Creating and maintaining a compliant information management system
Understand your compliance requirements
All Australian Government agencies are required to create, capture and manage evidence of their business. This requirement is set out in a number of laws, and is reinforced in the Records Management Standard AS ISO 15489. The level to which you comply with these requirements should be informed by a risk assessment of your business. The higher the risk, the more rigorous your compliance needs to be.
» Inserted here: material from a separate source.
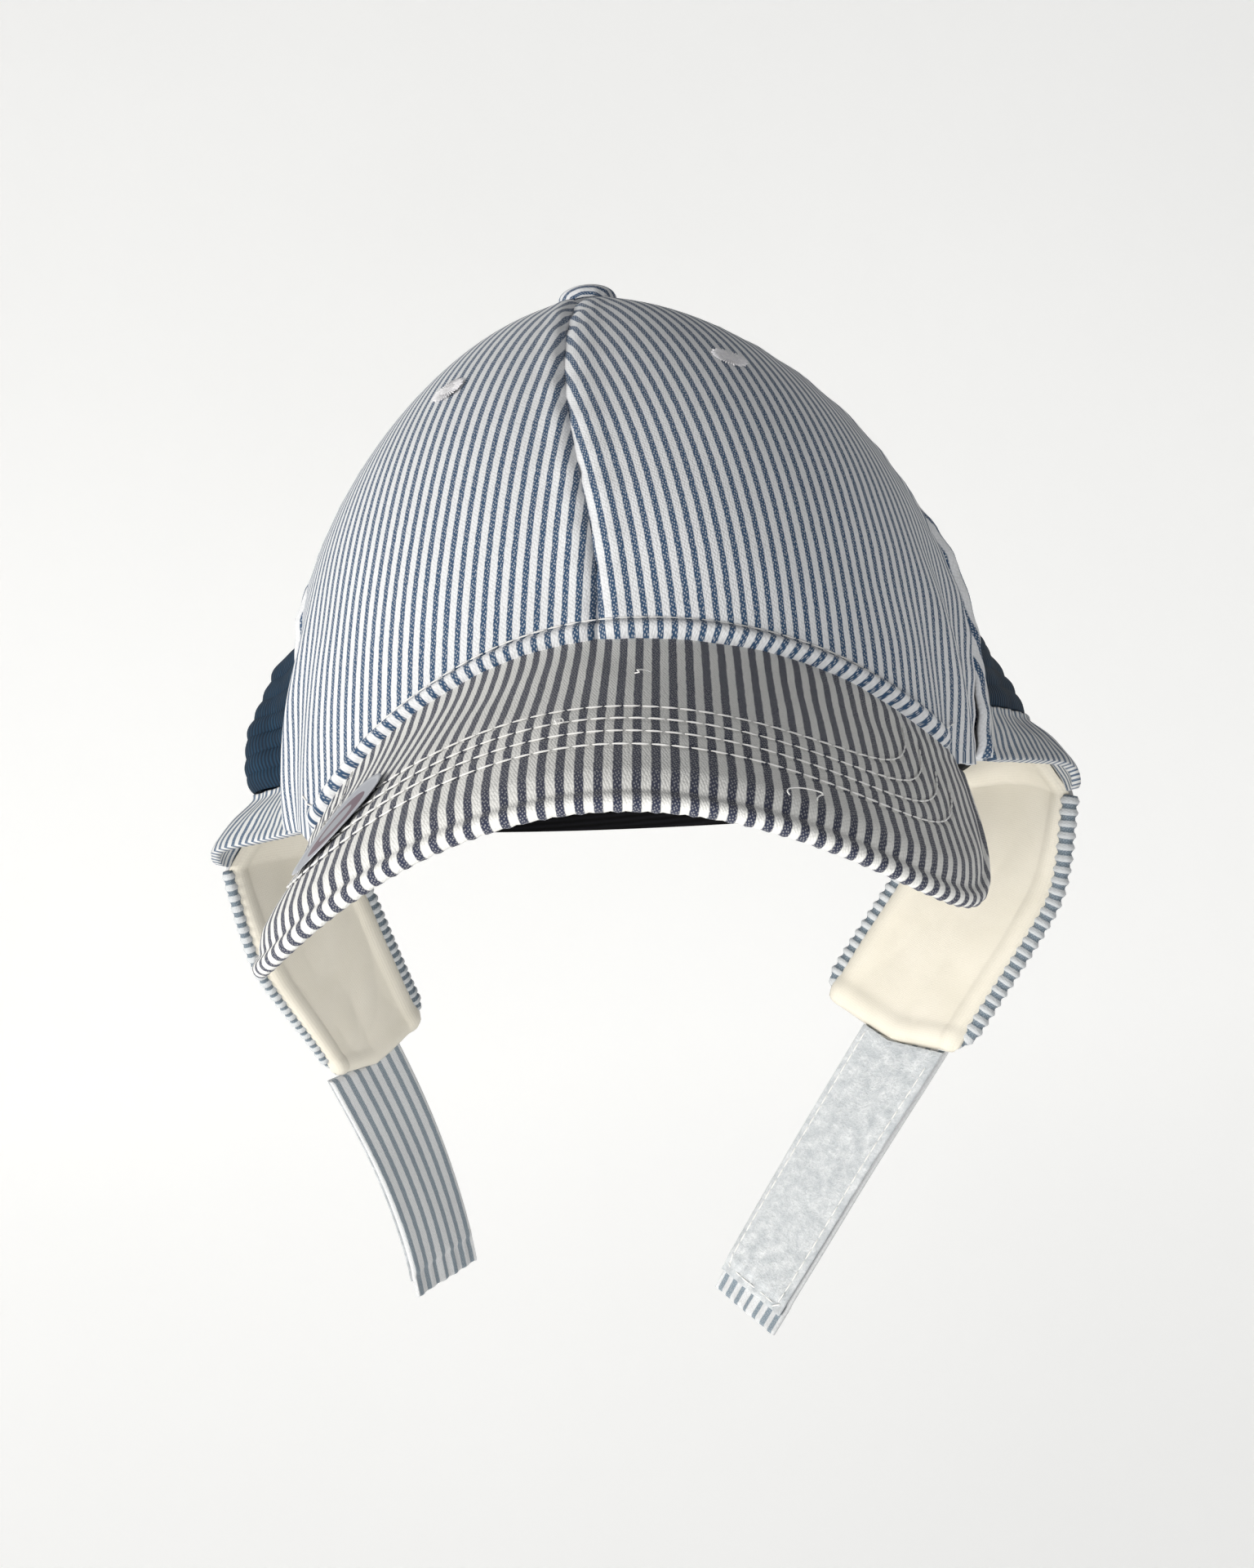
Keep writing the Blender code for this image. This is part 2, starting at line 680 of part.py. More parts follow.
def build_cap():
    for existing in list(bpy.data.objects):
        bpy.data.objects.remove(existing, do_unlink=True)
    collection = bpy.data.collections.new("ear_flap_cap")
    bpy.context.scene.collection.children.link(collection)
    roughness = {"foil": 0.3, "band": 0.8}
    finishes = {name: material(name, colour, roughness.get(name, 0.9)) for name, colour in COLOURS.items()}
    for side_name in SIDES:
        for place, first, last in zip(GORE_PLACES, SEAM_ANGLES, SEAM_ANGLES[1:]):
            build_gore(place, side_name, first, last, finishes["crown"], collection)
            build_eyelet(place, side_name, first, last, finishes["eyelet"], collection)
    build_button(finishes["button"], collection)
    build_peak(finishes["peak"], collection)
    build_sticker(finishes["foil"], collection)
    build_back_pieces(finishes["band"], finishes["crown"], collection)
    build_sweatband(finishes["sweatband"], collection)
    for side_name in SIDES:
        build_flap(side_name, finishes, collection)
        build_strap(side_name, finishes, collection)


build_cap()
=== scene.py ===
# Striped cotton cap with ear flaps: the finish of every piece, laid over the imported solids.
# Metres, +Z up, in the solids' own frame: the origin is the middle of the head opening, the peak is at -Y.
import math

import bmesh
import bpy
import numpy as np
from mathutils import Matrix, Vector, noise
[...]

Create a compliant information management framework
Good information management is made up of three parts working together: policies, procedures and guidelines, IT systems and the system's users. Once you have decided your compliance requriements, your agency should use them to design computer systems, to write procedures and guidelines and to train staff.
Maintaining compliance
Records management needs constant attention to ensure it is compliant with appropriate laws and regulations. This means:
- monitoring – observing the quality of records and metadata entered
- auditing – conducting officially-programmed examinations of the systems, focusing on records creation, capture and description
- reporting – presenting official reports to the senior executive of the agency on the efficiency and effectiveness of the system, using information gained from monitoring and auditing activities
Reporting should be used to gain support for applying solutions where monitoring or auditing find a problem in the system.
These three tasks are strongly interrelated. However, it is important that each is undertaken regularly to ensure the quality of the information being kept in the systems, as well as the ability of the system to support your agency’s work.
The reporting function in particular is vital in making sure that your agency’s executive is aware of how good records are the basis of good business and in gaining support when required for greater compliance or systems upgrade.